The dollar stood tall against the yen around 108.29 JPY= after gaining nearly 1 percent on Monday and reaching a one-week high of 108.60. The yen soared to 1-1/2-year highs last week.
"Don't underestimate the power of short covering," Kathy Lien, managing director at BK Asset Management, said in a note to clients.
While the dollar is "still a sell on rallies" against the yen, Lien said the currency could soar to 110 yen quickly if the 20-day simple moving average at 108.83 were broken. "When a currency...squeezes higher quickly, causing investors to panic and abandon their positions, the rally could be sharp and aggressive particularly when positions are skewed so heavily in the opposite direction," she said.
The euro edged up slightly to $1.1386 EUR=.
Undermining the greenback, Wall Street's top banks have all but abandoned any expectation that the Fed will raise rates in June, and most now see the U.S. central bank's next hike coming in September, according to a Reuters survey conducted on Friday after a weaker-than-expected rise in U.S. payrolls.

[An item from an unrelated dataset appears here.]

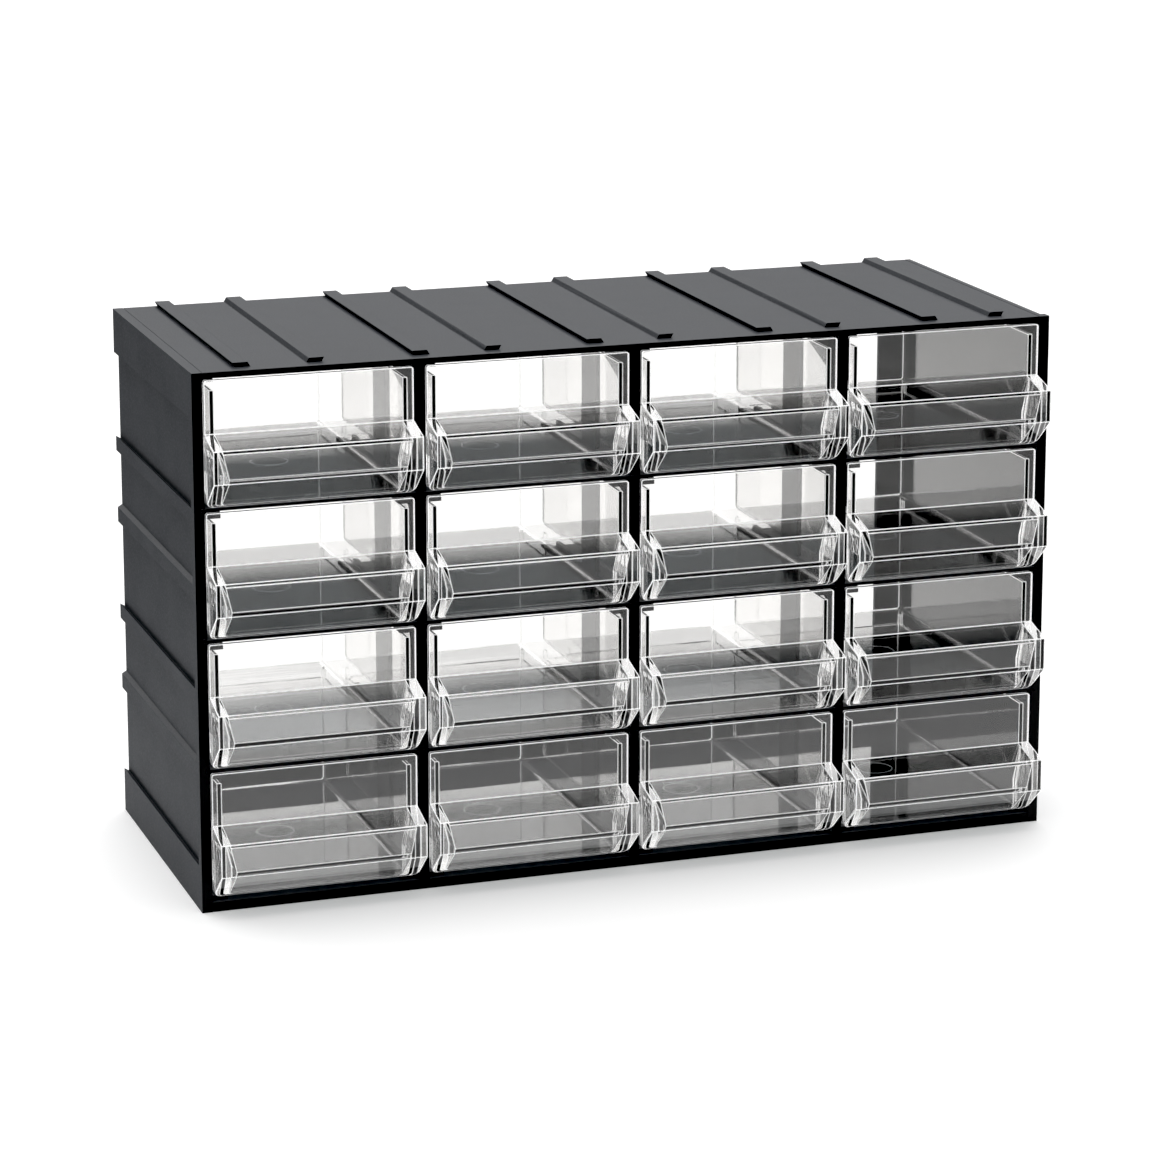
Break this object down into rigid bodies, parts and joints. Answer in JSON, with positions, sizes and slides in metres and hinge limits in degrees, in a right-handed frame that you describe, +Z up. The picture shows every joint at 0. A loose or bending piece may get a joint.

Fed officials on Monday gave investors no incentive to alter their monetary policy expectations. Chicago Fed President Charles Evans said he favored the current 'wait and see' approach, while Minneapolis Fed President Neel Kashkari said the current policy stance was "about right."
The U.S. economy's fundamentals are solid and growth this year should pick up to around 2.5 percent, but the Federal Reserve's current 'wait and see' approach to monetary policy is appropriate, a Fed policymaker said on Monday.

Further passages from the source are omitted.